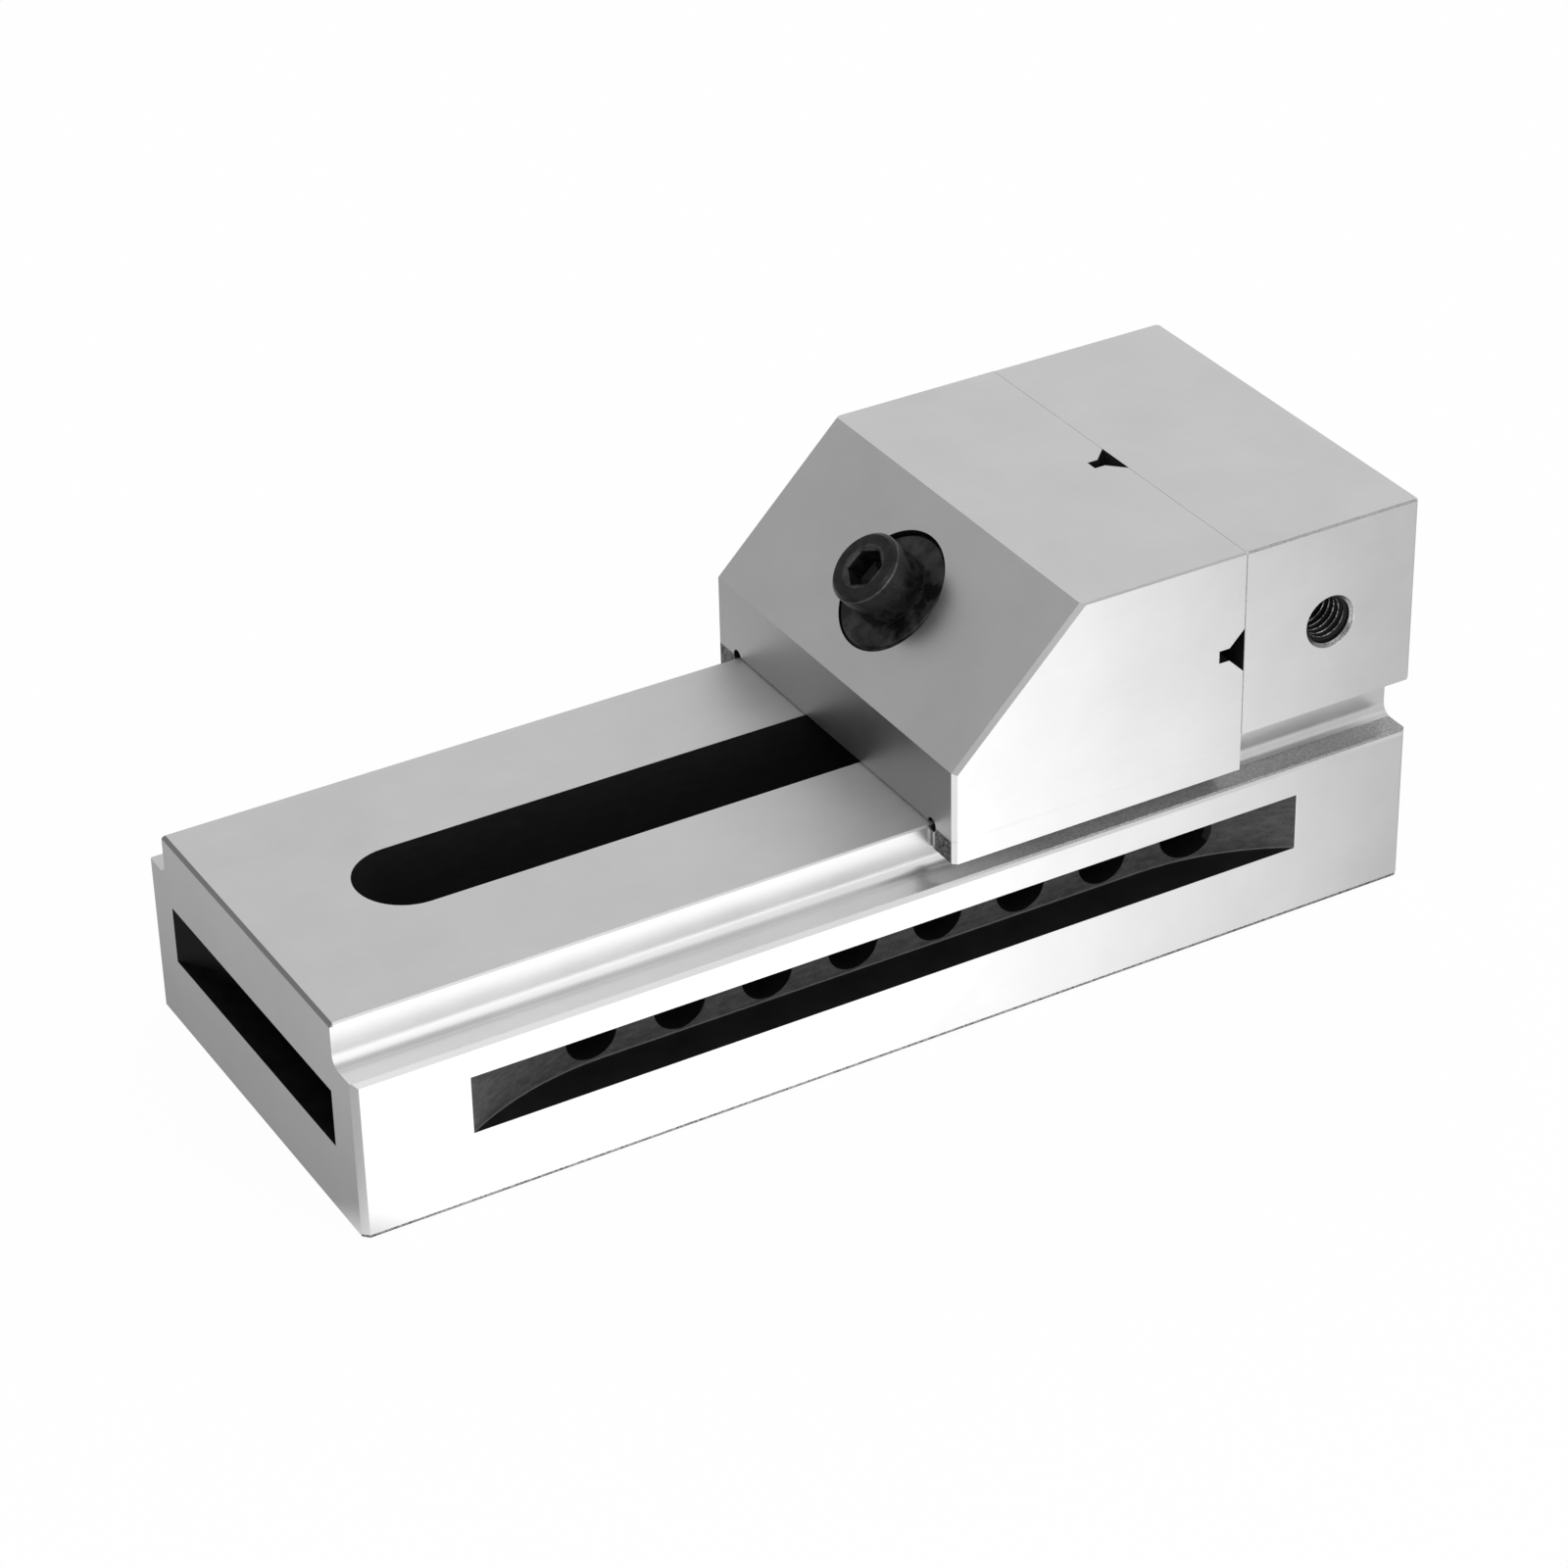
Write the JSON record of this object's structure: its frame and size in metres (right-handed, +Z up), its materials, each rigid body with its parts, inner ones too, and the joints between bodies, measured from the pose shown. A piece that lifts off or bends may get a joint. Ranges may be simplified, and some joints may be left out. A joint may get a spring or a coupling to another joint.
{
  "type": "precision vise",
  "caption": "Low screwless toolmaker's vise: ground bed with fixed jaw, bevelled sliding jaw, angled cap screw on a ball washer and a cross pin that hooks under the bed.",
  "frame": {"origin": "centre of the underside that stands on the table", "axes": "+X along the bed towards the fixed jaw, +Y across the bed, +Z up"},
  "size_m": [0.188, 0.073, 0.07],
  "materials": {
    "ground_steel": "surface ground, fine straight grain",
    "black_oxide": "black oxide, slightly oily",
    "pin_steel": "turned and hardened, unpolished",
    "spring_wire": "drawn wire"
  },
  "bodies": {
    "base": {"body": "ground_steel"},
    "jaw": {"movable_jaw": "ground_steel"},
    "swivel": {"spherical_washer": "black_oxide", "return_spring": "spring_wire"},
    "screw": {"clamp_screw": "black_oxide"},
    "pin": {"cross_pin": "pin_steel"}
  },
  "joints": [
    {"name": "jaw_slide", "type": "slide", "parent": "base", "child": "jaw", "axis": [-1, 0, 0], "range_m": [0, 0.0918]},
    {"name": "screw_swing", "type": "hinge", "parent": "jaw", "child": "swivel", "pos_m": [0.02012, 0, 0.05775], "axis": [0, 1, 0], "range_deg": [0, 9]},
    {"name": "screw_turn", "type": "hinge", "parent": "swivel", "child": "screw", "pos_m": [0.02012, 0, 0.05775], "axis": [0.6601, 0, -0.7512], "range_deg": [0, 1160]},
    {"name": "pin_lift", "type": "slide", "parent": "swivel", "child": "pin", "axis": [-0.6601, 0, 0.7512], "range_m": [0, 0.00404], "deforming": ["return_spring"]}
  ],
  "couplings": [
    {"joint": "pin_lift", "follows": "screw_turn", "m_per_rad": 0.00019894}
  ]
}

**What you will do:** Copy the material above, line for line.

**Response:**
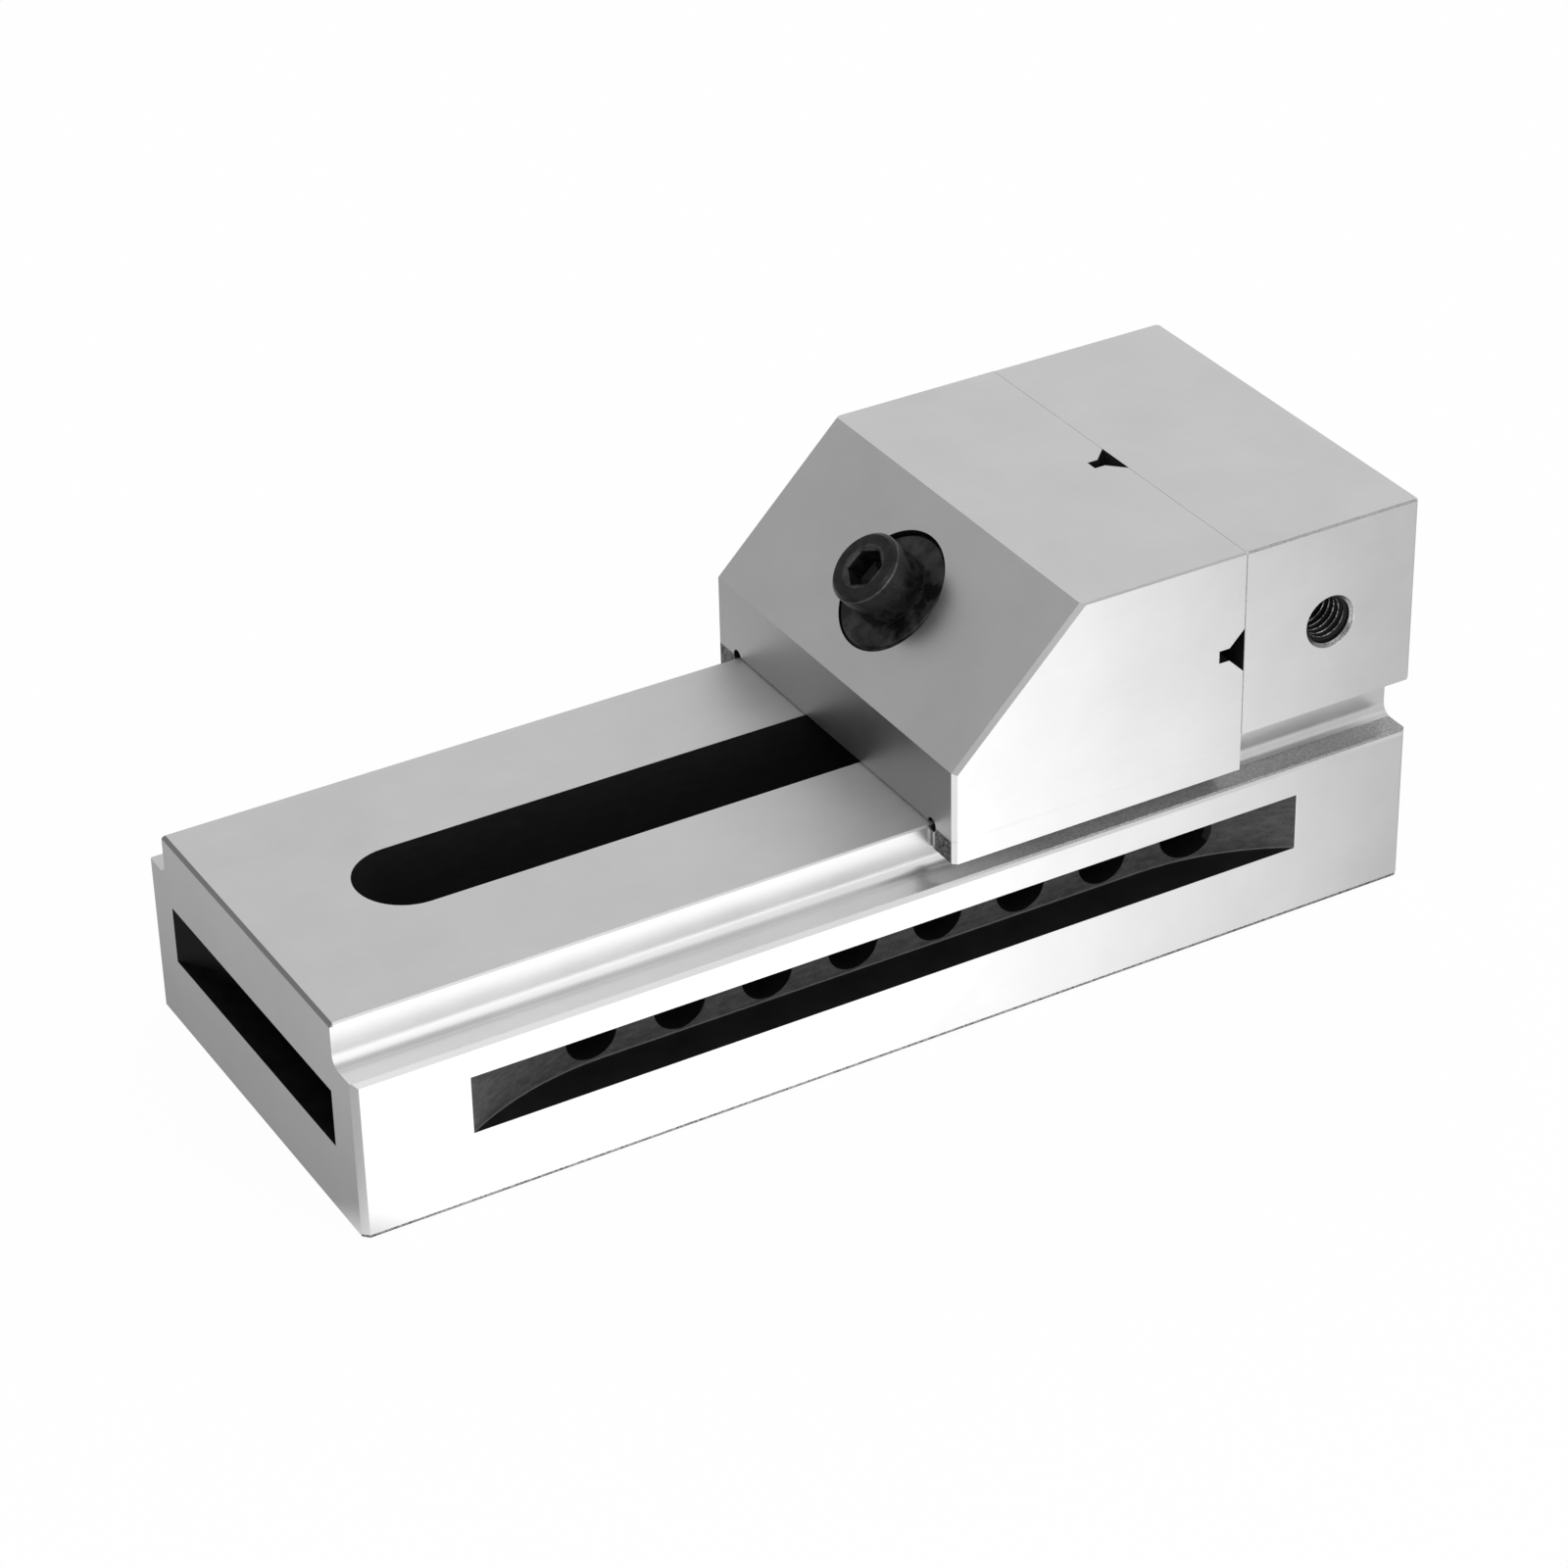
Write the JSON record of this object's structure: its frame and size in metres (right-handed, +Z up), its materials, each rigid body with its parts, inner ones too, and the joints between bodies, measured from the pose shown. A piece that lifts off or bends may get a joint. Ranges may be simplified, and some joints may be left out. A joint may get a spring or a coupling to another joint.
{
  "type": "precision vise",
  "caption": "Low screwless toolmaker's vise: ground bed with fixed jaw, bevelled sliding jaw, angled cap screw on a ball washer and a cross pin that hooks under the bed.",
  "frame": {"origin": "centre of the underside that stands on the table", "axes": "+X along the bed towards the fixed jaw, +Y across the bed, +Z up"},
  "size_m": [0.188, 0.073, 0.07],
  "materials": {
    "ground_steel": "surface ground, fine straight grain",
    "black_oxide": "black oxide, slightly oily",
    "pin_steel": "turned and hardened, unpolished",
    "spring_wire": "drawn wire"
  },
  "bodies": {
    "base": {"body": "ground_steel"},
    "jaw": {"movable_jaw": "ground_steel"},
    "swivel": {"spherical_washer": "black_oxide", "return_spring": "spring_wire"},
    "screw": {"clamp_screw": "black_oxide"},
    "pin": {"cross_pin": "pin_steel"}
  },
  "joints": [
    {"name": "jaw_slide", "type": "slide", "parent": "base", "child": "jaw", "axis": [-1, 0, 0], "range_m": [0, 0.0918]},
    {"name": "screw_swing", "type": "hinge", "parent": "jaw", "child": "swivel", "pos_m": [0.02012, 0, 0.05775], "axis": [0, 1, 0], "range_deg": [0, 9]},
    {"name": "screw_turn", "type": "hinge", "parent": "swivel", "child": "screw", "pos_m": [0.02012, 0, 0.05775], "axis": [0.6601, 0, -0.7512], "range_deg": [0, 1160]},
    {"name": "pin_lift", "type": "slide", "parent": "swivel", "child": "pin", "axis": [-0.6601, 0, 0.7512], "range_m": [0, 0.00404], "deforming": ["return_spring"]}
  ],
  "couplings": [
    {"joint": "pin_lift", "follows": "screw_turn", "m_per_rad": 0.00019894}
  ]
}